Empower Oversight appeals court decision allowing DOJ to hide justification for 'spying on Congress'
“Unfortunately, the findings by the District Court failed to answer our key questions about the Justice Department’s truthfulness in its filings, such as whether they explained to the court that these subpoenas were for members of Congress and their attorneys," Empower Oversight president Tristan Leavitt says
Empower Oversight announced it is appealing a U.S. District Court decision that allowed the Department of Justice to hide its "factual basis" for the subpoenas of activity logs of "personal phone and email accounts of members of Congress and attorneys for congressional committees" from both political parties.
“Unfortunately, the findings by the District Court failed to answer our key questions about the Justice Department’s truthfulness in its filings, such as whether they explained to the court that these subpoenas were for members of Congress and their attorneys," Empower Oversight President Tristan Leavitt said in a statement.
"Only transparency can reveal how DOJ got these subpoenas approved by the court—and then kept at bay any legitimate oversight of the serious constitutional separation of powers issues by keeping the subpoenas secret for six years," he added.

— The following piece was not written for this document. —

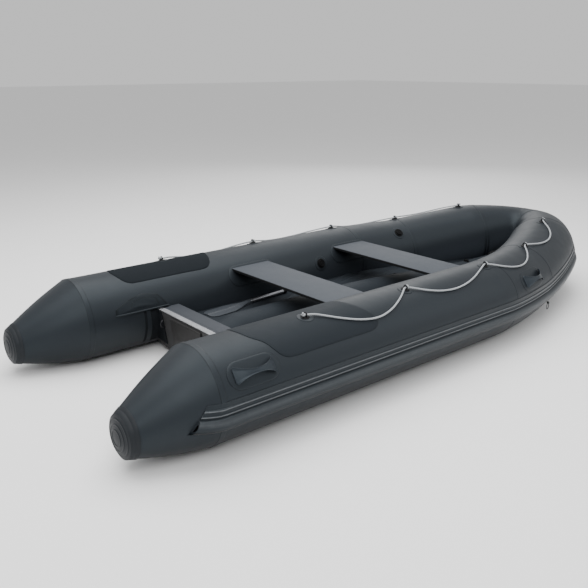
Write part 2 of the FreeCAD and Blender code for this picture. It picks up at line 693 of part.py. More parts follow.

A motion from Chief Judge James E. Boasberg of U.S. District Court for the District of Columbia on Aug. 23 allowed Empower Oversight to intervene in the case, the organization explained in a news release.
Boasberg ruled that two of DOJ’s applications for "nondisclosure orders" should be partly unsealed. He privately reviewed DOJ’s "applications and renewals that forced Google to keep the subpoenas secret for six years" and permitted DOJ to keep most of them private without providing a full explanation.
He permitted DOJ to "entirely redact the government’s factual claims in the applications that supposedly justified the need for secrecy," Empower Oversight said.